Have you had a look at the n-body example in the Software Development Kit (SDK) or any other of the SDK examples.

NB You should also test status after launching your kernel.

Hope this helps

Okay, so I changed my code. I checked and I have 128^3 elements so I have 2,097,152 possible threads, right? Or at least, I can implement that many threads at once if I should so choose as each structure is independent of the other.

I checked using cudaGetDeviceProperties() and I have 1024 max threads per block so I need to pass 2,097,152/1024 = 2048 blocks.

So now I’m using mesh<<<2048, 1024>>> and now when I compile, I get the following warnings:

“./pmesh.cu(28): Warning: Cannot tell what pointer points to, assuming global memory space”

This is done using explicit struct indices (root[0][0][0]) and I’m not faulting. The memchecker complains like crap though. I think if I pass this many blocks then I need to use the threadId’s don’t I? I’m assuming that each block is assigned a segment of the memory, correct?

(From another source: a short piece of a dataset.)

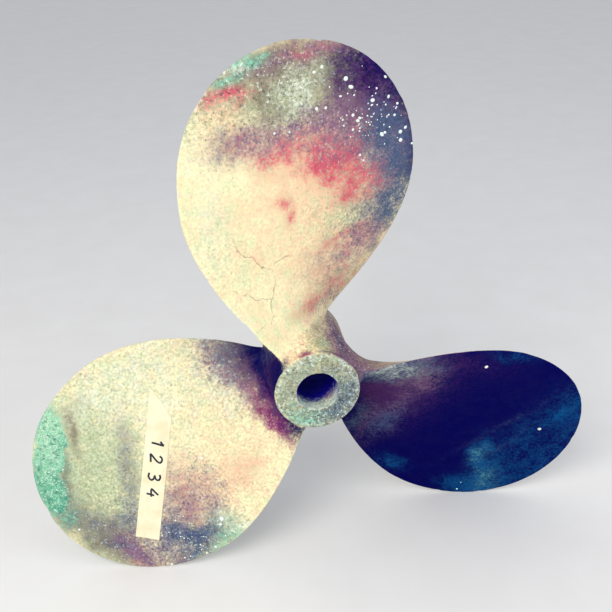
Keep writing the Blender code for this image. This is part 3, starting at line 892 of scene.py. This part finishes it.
def make_flecks():
    draw = Random(FLECK_SEED)
    shape = bmesh.new()
    for blade, marks in FLECKS.items():
        for across, up, width in marks:
            add_fleck(shape, draw, blade, Vector((across, up)) * MM, width * MM)
        centre, reach, count = FLECK_DRIFTS[blade]
        for _ in range(count):
            spot = Vector((draw.gauss(centre[0], reach / 2), draw.gauss(centre[1], reach / 2)))
            width = draw.uniform(0.9, 2.0)
            off = spot - DRIFT_CENTRE
            in_ellipse = hypot(off.x / DRIFT_HALF_WIDTH, off.y / DRIFT_HALF_HEIGHT) < DRIFT_END
            if spot.y > DRIFT_LOWEST and in_ellipse:
                add_fleck(shape, draw, blade, spot * MM, width * MM)
    return as_object("lime_flecks", shape)


def lime_finish():
    finish = Finish("lime_scale", (214, 232, 222), specular=0.3, roughness=0.8)
    fine = finish.speckle(1.2, detail=3)
    finish.lay(finish.ramp(fine[0], 0.35, 0.65), (246, 250, 240))
    return finish.done(Normal=finish.relief(fine[1], 0.2 * MM))


flecks = make_flecks()
flecks.data.materials.append(lime_finish())
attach(flecks, "root")


# ------------------------------
# Label tape. A strip of cream crepe masking tape, pressed down over the rough bronze of the
# left blade: cut square at the outer end, torn at the inner one, a few wrinkles across it.
TAPE_WIDTH = 0.024
TAPE_TRIM = 0.5 * MM  # keeps its uneven sides inside that width
TAPE_START = Vector((-0.0447, 0.2410))
TAPE_RUN = Vector((0.0611, 0.1309)) - TAPE_START
TAPE_SIDE = Vector((-TAPE_RUN.y, TAPE_RUN.x)).normalized()
TAPE_STEPS = 170, 28
TAPE_UNDERSIDE = 0.10 * MM
TAPE_PAPER = 0.26 * MM
TAPE_TEAR = 25 * MM  # how much shorter the torn side is
TEAR_START = 0.76


def tape_spot(along, across):
    """Spot on the blade for a place on the strip, both measured from 0 to 1."""
    width = TAPE_WIDTH - TAPE_TRIM
    side = width * (across - 0.5) + 0.25 * MM * noise(Vector((along * 14, across * 2, 1)))
    ragged = noise(Vector((across * 9, 4, 2))) * 1.2 * MM
    ragged += noise(Vector((across * 31, 1, 6))) * 0.9 * MM
    missing = TAPE_TEAR * (1 - across) ** 1.2 + 1.3 * MM - ragged
    torn = max((along - TEAR_START) / (1 - TEAR_START), 0.0) * missing
    return TAPE_START + TAPE_RUN * along - TAPE_RUN.normalized() * torn + TAPE_SIDE * side


def tape_rise(along, across):
    """Wrinkles and a slightly lifted corner."""
    at = Vector((along * 26, across * 1.6, 5))
    wrinkle = max(noise(at) - 0.25, 0.0) * 0.55 * MM
    corner = fade(0.035, 0.0, along) * fade(0.6, 1.0, across) * 0.5 * MM
    return wrinkle + corner


def tape_point(along, across, thickness):
    proud = TAPE_UNDERSIDE + tape_rise(along, across) + thickness
    return face_point(LEFT, tape_spot(along, across), proud)[0]


def tape_finish():
    finish = Finish("crepe_paper", (240, 234, 200), specular=0.3, roughness=0.85)
    finish.lay(finish.ramp(finish.speckle(14, detail=3)[0], 0.35, 0.70), (230, 219, 180))
    crepe = finish.speckle(0.9, detail=2)
    finish.lay(finish.ramp(crepe[0], 0.55, 0.75, 0, 0.35), (214, 200, 160))
    return finish.done(Normal=finish.relief(crepe[1], 0.15 * MM))


tape = make_slab("masking_tape_strip", TAPE_STEPS, (0.0, TAPE_PAPER), tape_point)
tape.data.materials.append(tape_finish())
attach(tape, "root")
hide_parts("label_tape")


# ------------------------------
# Pen marks. Four plain figures, 1 to 4, written along the tape with a blunt felt pen. Each
# stroke is a thin ribbon of ink that lies on the paper.
FIGURES = (
    [[(.25, .72), (.38, .84), (.52, 1.0), (.50, .66), (.47, .33), (.46, .0)]],
    [[(.10, .78), (.22, .96), (.45, 1.0), (.64, .86), (.58, .62), (.34, .34), (.06, .04),
      (.36, .06), (.72, .10)]],
    [[(.12, .92), (.36, 1.0), (.60, .88), (.54, .64), (.28, .54), (.56, .46), (.68, .24),
      (.44, .02), (.10, .08)]],
    [[(.48, 1.0), (.28, .70), (.06, .40), (.38, .38), (.74, .42)],
     [(.58, .66), (.54, .34), (.52, .0)]],
)
FIGURE_PLACES = (0.66, 0.555, 0.435, 0.325)
FIGURE_HEIGHT = 12.0 * MM
FIGURE_BASE = 0.27  # across the tape, from its inner side
STROKE_WIDTH = 2.0 * MM
INK_THICKNESS = 0.05 * MM
STROKE_STEPS = 5
STROKE_END = 0.75  # width of its two ends, as a share of the rest
INK_GAP = 0.03 * MM  # over the paper


def smooth_path(points):
    """Points of a Catmull-Rom curve through the given ones."""
    ends = [points[0]] + list(points) + [points[-1]]
    path = []
    for a, b, c, d in zip(ends, ends[1:], ends[2:], ends[3:]):
        a, b, c, d = (Vector(p) for p in (a, b, c, d))
        for step in range(STROKE_STEPS):
            t = step / STROKE_STEPS
            bend = (2 * a - 5 * b + 4 * c - d) * t ** 2 + (3 * b - a - 3 * c + d) * t ** 3
            path.append(0.5 * (2 * b + (c - a) * t + bend))
    return path + [Vector(points[-1])]


def ink_point(spot, place):
    """Spot of a figure in its own unit square, put on the tape: it reads towards the outer end."""
    length = TAPE_RUN.length
    along = place - (spot.x - 0.4) * FIGURE_HEIGHT / length
    across = 1 - FIGURE_BASE - spot.y * FIGURE_HEIGHT / TAPE_WIDTH
    return tape_point(along, across, TAPE_PAPER + INK_GAP)


def add_stroke(shape, path, place):
    """A ribbon along the path, a little narrower at its two ends."""
    half, last = STROKE_WIDTH / FIGURE_HEIGHT / 2, len(path) - 1
    grid = bmesh.ops.create_grid(shape, x_segments=last, y_segments=1, size=0.5)
    for vertex in grid["verts"]:
        index = round((vertex.co.x + 0.5) * last)
        run = path[min(index + 1, last)] - path[max(index - 1, 0)]
        side = Vector((-run.y, run.x)).normalized() * half
        side *= STROKE_END if index in (0, last) else 1.0
        vertex.co = ink_point(path[index] + (side if vertex.co.y > 0 else -side), place)


def make_ink():
    shape = bmesh.new()
    for strokes, place in zip(FIGURES, FIGURE_PLACES):
        for points in strokes:
            add_stroke(shape, smooth_path(points), place)
    bmesh.ops.recalc_face_normals(shape, faces=shape.faces)
    bmesh.ops.solidify(shape, geom=shape.faces[:], thickness=INK_THICKNESS)
    return as_object("pen_figures", shape)


def ink_finish():
    finish = Finish("felt_pen_ink", (26, 26, 40), specular=0.3, roughness=0.6)
    finish.lay(finish.ramp(finish.speckle(1.5, detail=3)[0], 0.35, 0.7), (62, 62, 82))
    return finish.done()


ink = make_ink()
ink.data.materials.append(ink_finish())
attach(ink, "root")


# ------------------------------
# Room: a plain pale floor that both lower blades stand on, a soft key light from the upper left,
# a weak fill, and the camera where the photograph was taken from.
FLOOR_SIZE = 8.0
CAMERA_TURN = -0.0967
CAMERA_HEIGHT = 0.4918
CAMERA_DISTANCE = 0.7837
CAMERA_TARGET = Vector((-0.00107, -0.106, 0.0900))
CAMERA_ROLL = -0.1239
LENS = 53.33


def standing_line(piece):
    """Lowest point on the left, and the slope to the one on the right: the two it stands on."""
    slope = 0.0
    for _ in range(6):
        left, right = (min((v.co for v in piece.data.vertices if side * v.co.x > 0),
                           key=lambda co: co.z - slope * co.x) for side in (-1, 1))
        slope = (right.z - left.z) / (right.x - left.x)
    return left, slope


def make_floor():
    contact, slope = standing_line(casting)
    shape = bmesh.new()
    bmesh.ops.create_grid(shape, x_segments=8, y_segments=8, size=FLOOR_SIZE / 2)
    bmesh.ops.rotate(shape, verts=shape.verts, matrix=Matrix.Rotation(-atan(slope), 3, "Y"))
    bmesh.ops.translate(shape, verts=shape.verts, vec=(contact.x, 0, contact.z))
    finish = Finish("pale_floor", (240, 238, 233), specular=0.3, roughness=0.9)
    finish.lay(finish.speckle(60, detail=4)[0], (232, 229, 223))
    floor = as_object("floor", shape)
    if floor.data.polygons[0].normal.z < 0:
        floor.data.flip_normals()
    floor.data.materials.append(finish.done())
    return floor


def add_light(name, place, size, energy, colour):
    light = bpy.data.lights.new(name, "AREA")
    light.shape = "SQUARE"
    light.size = size
    light.energy = energy
    light.color = colour
    lamp = bpy.data.objects.new(name, light)
    lamp.location = place
    lamp.rotation_euler = (CAMERA_TARGET - lamp.location).to_track_quat("-Z", "Y").to_euler()
    bpy.context.scene.collection.objects.link(lamp)


def add_camera():
    level = cos(CAMERA_HEIGHT)
    back = Vector((sin(CAMERA_TURN) * level, -cos(CAMERA_TURN) * level, sin(CAMERA_HEIGHT)))
    right = (-back).cross(Vector((0, 0, 1))).normalized()
    up = right.cross(-back)
    c, s = cos(CAMERA_ROLL), sin(CAMERA_ROLL)
    axes = Matrix((c * right + s * up, -s * right + c * up, back)).transposed().to_4x4()
    camera = bpy.data.objects.new("camera", bpy.data.cameras.new("camera"))
    camera.data.lens = LENS
    camera.data.sensor_width = 36.0
    camera.data.clip_start = 0.01
    camera.matrix_world = Matrix.Translation(CAMERA_TARGET + CAMERA_DISTANCE * back) @ axes
    bpy.context.scene.collection.objects.link(camera)
    bpy.context.scene.camera = camera


make_floor()
add_light("key", (-0.80, -1.25, 1.30), 1.1, 25.0, (1.0, 0.98, 0.94))
add_light("fill", (1.3, -1.0, 0.5), 1.4, 8.0, (0.85, 0.9, 1.0))
world = bpy.data.worlds.new("room")
world.use_nodes = True
sky = world.node_tree.nodes["Background"]
sky.inputs["Color"].default_value = (0.86, 0.90, 1.0, 1.0)
sky.inputs["Strength"].default_value = 0.66
bpy.context.scene.world = world
bpy.context.scene.view_settings.view_transform = "Standard"
add_camera()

For 3D problem a 3D grid would be better:
blocks per grid = 4096 (3D grid, 16 in each grid dimention)
threads per block = 512 (3D block, 8 in each block dimention)

Another thing - try doing more then one particle per thread.

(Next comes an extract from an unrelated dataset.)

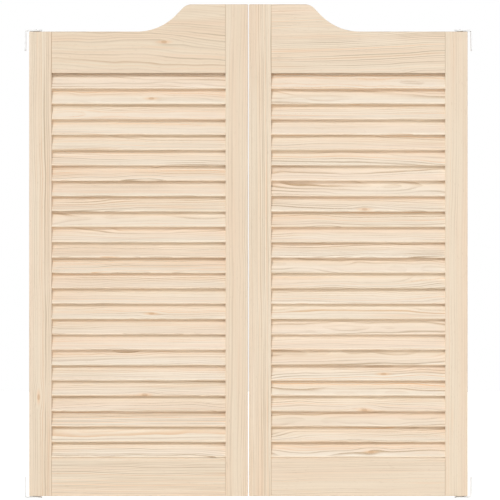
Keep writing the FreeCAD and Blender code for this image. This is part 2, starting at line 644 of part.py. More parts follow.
def left_side():
    """Every piece of the left door and its pivots, by name."""
    pieces = {
        "outer_stile": outer_stile(),
        "inner_stile": inner_stile(),
        "top_rail": top_rail(),
        "bottom_rail": bottom_rail(),
        "rail_dowels": dowels(),
        "lower_spring_housing": lower_spring_housing(),
        "lower_bush": lower_bush(),
        "guide_bush": guide_bush(),
        "return_spring": return_spring(),
        "lower_plate_screws": plate_screws(DOOR_BOTTOM_Z, 1),
        "upper_pin_housing": upper_pin_housing(),
        "pin_spring": pin_spring(),
        "upper_plate_screws": plate_screws(SHOULDER_Z, -1),
        "top_pin": top_pin(),
        "lower_bracket": lower_bracket(),
        "lower_spindle": lower_spindle(),
        "thrust_washer": thrust_washer(),
        "upper_bracket": upper_bracket(),
        "upper_bush": upper_bush(),
    }
    pieces.update(louvre_groups())
    return pieces


def export_pieces():
    os.makedirs("parts", exist_ok=True)
    for name, shape in left_side().items():
        shape.exportStep("parts/left_" + name + ".step")
        mirrored = shape.mirror(vector(0, 0, 0), vector(1, 0, 0))
        mirrored.exportStep("parts/right_" + name + ".step")


export_pieces()
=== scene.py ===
import math
import random

import bpy
from bpy.props import FloatProperty, FloatVectorProperty, IntProperty, PointerProperty
from mathutils import Euler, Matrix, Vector


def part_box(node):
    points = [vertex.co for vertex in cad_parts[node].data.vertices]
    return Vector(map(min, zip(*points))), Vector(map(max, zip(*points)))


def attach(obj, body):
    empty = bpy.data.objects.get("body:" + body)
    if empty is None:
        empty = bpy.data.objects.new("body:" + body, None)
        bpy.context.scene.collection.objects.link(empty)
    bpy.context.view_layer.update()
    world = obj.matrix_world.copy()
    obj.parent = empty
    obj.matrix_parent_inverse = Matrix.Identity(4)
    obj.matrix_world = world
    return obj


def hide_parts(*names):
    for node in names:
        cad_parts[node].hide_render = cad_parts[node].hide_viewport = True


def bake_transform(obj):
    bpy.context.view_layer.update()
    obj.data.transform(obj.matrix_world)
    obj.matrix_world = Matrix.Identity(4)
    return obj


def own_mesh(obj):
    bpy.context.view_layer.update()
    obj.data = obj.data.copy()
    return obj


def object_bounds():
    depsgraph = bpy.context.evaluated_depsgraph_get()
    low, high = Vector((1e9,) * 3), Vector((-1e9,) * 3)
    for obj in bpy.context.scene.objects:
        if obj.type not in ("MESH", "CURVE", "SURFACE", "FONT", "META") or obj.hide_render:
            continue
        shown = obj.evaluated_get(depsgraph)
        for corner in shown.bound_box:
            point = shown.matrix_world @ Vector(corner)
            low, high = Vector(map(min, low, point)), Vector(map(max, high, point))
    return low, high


bl_info = {
    "name": "Cafe swinging doors",
    "version": (1, 0, 0),
    "blender": (4, 5, 0),
    "location": "3D View > Sidebar > Cafe doors",
    "description": "Dresses a pair of louvred pine cafe doors and sets a stage round them",
    "category": "Object",
}

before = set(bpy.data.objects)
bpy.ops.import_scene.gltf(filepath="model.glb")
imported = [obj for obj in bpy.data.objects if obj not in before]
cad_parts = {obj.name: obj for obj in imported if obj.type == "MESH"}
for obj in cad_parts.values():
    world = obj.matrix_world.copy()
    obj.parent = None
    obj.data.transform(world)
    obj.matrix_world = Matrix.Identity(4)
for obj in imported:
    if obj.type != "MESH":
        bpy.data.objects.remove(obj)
CAD_LOW, CAD_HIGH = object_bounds()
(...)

So let me see if I’m understanding this correctly, I choose 16^3 because the size of each node is 16 bytes. Therefore we assume that we write bytes along every Cartesian axis, yielding the cube, right? The threads per block I’m not sure of, actually.

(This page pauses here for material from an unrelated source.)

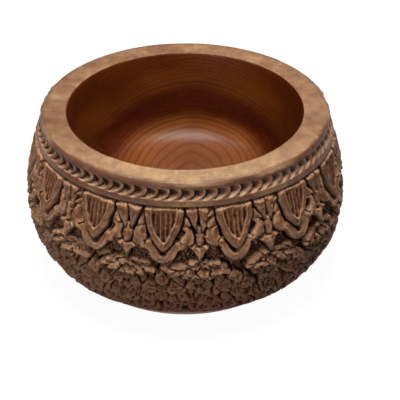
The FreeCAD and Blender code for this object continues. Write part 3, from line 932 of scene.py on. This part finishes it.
def polished_wood():
    """Growth rings of a log whose pith lies across the bowl, under its floor."""
    n = Nodes("polished_wood")
    x, _, z = n.axes(n.place(location=(-0.004, 0, 0.047), rotation=(0.0, 0.02, 0.05)))
    warp = n.math("SUBTRACT", n.noise(n.place(scale=(1, 0.4, 1)), 16, 2, 0.5), 0.5)
    across = n.math("ADD", x, n.times(warp, 0.012))
    up = n.math("ADD", z, n.times(warp, 0.006))
    distance = n.math("SQRT", n.math("ADD", n.times(across, across), n.times(up, up)))
    # rings per metre: RINGS near the pith, and fewer further out
    outer = n.math("MAXIMUM", n.math("SUBTRACT", distance, 0.118), 0.0)
    years = n.math("ADD", n.times(distance, RINGS), n.times(outer, OUTER_RINGS - RINGS))
    flat = n.new("ShaderNodeCombineXYZ", {"X": distance}).outputs[0]
    years = n.math("ADD", years, n.times(n.noise(flat, 120, 1, 0.5), 2.2))
    rings = n.ramp(n.math("FRACT", years), (0.0, 0.35), (0.13, 0.0), (0.66, 0.08), (0.90, 1.0), (1.0, 0.35))

    position = n.fade(distance, 0.100, 0.185)
    drift = n.math("SUBTRACT", n.noise(n.place(scale=(1, 0.3, 1)), 26, 3, 0.5), 0.5)
    base = n.ramp(
        n.math("ADD", position, n.times(drift, 0.11)),
        (0.0, (0.135, 0.041, 0.014)), (0.16, (0.145, 0.042, 0.013)), (0.27, (0.175, 0.048, 0.009)),
        (0.33, (0.135, 0.033, 0.005)), (0.40, (0.070, 0.008, 0.001)), (0.57, (0.066, 0.006, 0.001)),
        (0.65, (0.120, 0.028, 0.003)), (0.80, (0.128, 0.030, 0.003)), (1.0, (0.105, 0.019, 0.002)),
    )
    contrast = n.ramp(position, (0.10, 0.62), (0.35, 1.0), (0.60, 1.0), (0.8, 0.75))
    base = n.tint(base, n.ramp(n.times(rings, contrast), (0.0, (1.0, 1.0, 1.0)), (1.0, (0.48, 0.38, 0.32))))
    clouds = n.noise(n.place(scale=(1, 1, 2.6)), 24, 4, 0.6)
    base = n.tint(base, n.ramp(clouds, (0.32, (0.74, 0.68, 0.62)), (0.66, (1.22, 1.28, 1.2))))
    fibres = n.noise(n.place(scale=(1, 0.035, 1)), 1100, 3, 0.6)
    base = n.mix(n.times(n.ramp(fibres, (0.4, 0.0), (0.65, 1.0)), 0.14), base, (0.28, 0.095, 0.03))
    # painted shade: the right side of the inside is darker
    base = n.tint(base, (0.62, 0.52, 0.45), n.fade(n.axes(n.place())[0], 0.045, 0.085))
    roughness = n.ramp(fibres, (0.3, 0.32), (0.7, 0.44))
    normal = n.bump(fibres, 0.12, 0.0002, n.bump(rings, 0.10, 0.0002))
    return n.finish(base, roughness, normal, Coat_Weight=0.06, Coat_Roughness=0.22, Specular_IOR_Level=0.16)


def foot_wood():
    """Pale, bare wood."""
    n = Nodes("foot_wood")
    broad = n.noise(n.place(), 40, 4, 0.6)
    grain = n.noise(n.place(scale=(1, 0.08, 1)), 700, 3, 0.6)
    base = n.ramp(broad, (0.3, (0.74, 0.49, 0.35)), (0.7, (0.88, 0.66, 0.50)))
    base = n.mix(n.times(grain, 0.25), base, (0.48, 0.28, 0.17))
    roughness = n.ramp(broad, (0.3, 0.5), (0.7, 0.7))
    return n.finish(base, roughness, n.bump(grain, 0.3, 0.0004), Specular_IOR_Level=0.3)


for piece, node, material, slot in (
    (make_body(), "carved_body", carved_wood(), "carved_wood"),
    (make_collar(), "rim_collar", rim_wood(), "rim_wood"),
    (make_liner(), "inner_bowl", polished_wood(), "polished_wood"),
    (make_foot(), "foot_ring", foot_wood(), "foot_wood"),
):
    piece.data.materials.append(material)
    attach(piece, "root")
    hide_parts(node)


# ---------------------------------------------------------------- studio


def make_floor():
    """White stage, wide enough to fill the background, that doesn't light the bowl from below."""
    bpy.ops.mesh.primitive_plane_add(size=60, location=(0, 0, -0.0002))
    floor = bpy.context.object
    floor.name = "studio_floor"
    n = Nodes("studio_floor")
    colour = n.ramp(n.noise(n.place(), 3, 2), (0.0, (0.06, 0.06, 0.06)), (1.0, (0.07, 0.07, 0.07)))
    n.link(colour, n.shader.inputs["Base Color"])
    n.shader.inputs["Emission Color"].default_value = (1, 1, 1, 1)
    n.shader.inputs["Emission Strength"].default_value = 0.96
    n.shader.inputs["Roughness"].default_value = 0.9
    floor.data.materials.append(n.material)
    floor.visible_diffuse = False


def make_light(name, location, target, size, power):
    data = bpy.data.lights.new(name, "AREA")
    data.shape, data.size, data.energy = "DISK", size, power
    lamp = bpy.data.objects.new(name, data)
    lamp.location = location
    lamp.rotation_euler = (Vector(target) - Vector(location)).to_track_quat("-Z", "Y").to_euler()
    bpy.context.scene.collection.objects.link(lamp)


def make_camera():
    elevation, distance = math.radians(29.23), 1.38
    data = bpy.data.cameras.new("camera")
    data.sensor_width, data.lens = 36.0, 160.65
    camera = bpy.data.objects.new("camera", data)
    top = Vector((0, 0, HEIGHT * MM))
    camera.location = top + distance * Vector((0, -math.cos(elevation), math.sin(elevation)))
    aim = Vector((0.0116, 0, 0.051))
    camera.rotation_euler = (aim - camera.location).to_track_quat("-Z", "Y").to_euler()
    bpy.context.scene.collection.objects.link(camera)
    bpy.context.scene.camera = camera


make_floor()
make_light("overhead", (-0.02, -0.08, 1.25), (0, 0, 0.05), 0.8, 23.0)
make_light("window", (-0.55, 0.25, 1.05), (0, 0, 0.06), 0.2, 0.8)
make_light("front", (-0.85, -1.35, 0.36), (0, 0, 0.06), 0.55, 4.1)
make_light("back", (0.70, 1.45, 0.45), (0, 0, 0.06), 0.8, 2.6)
make_camera()

world = bpy.data.worlds.new("studio")
world.use_nodes = True
world.node_tree.nodes["Background"].inputs["Color"].default_value = (1, 1, 1, 1)
world.node_tree.nodes["Background"].inputs["Strength"].default_value = 0.055
bpy.context.scene.world = world
bpy.context.scene.view_settings.view_transform = "Standard"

And how am I supposed to thread this out? I copy-pasted the 3D indexing syntax from some example without really understanding it. As a simple test, should I just start by setting each structure’s int value equal to 1? So then I’d change 512 structures per block, right?

I was refering to the organization of execution grid, provided You need 2048*1024 threads. If You have a 3D input/output structure it is better to read/write it in a natural way - with 3D thread indices. In other words call Your kernel this way:

kernel<<<dim3(16, 16, 16), dim3(8, 8, 8)>>>(...)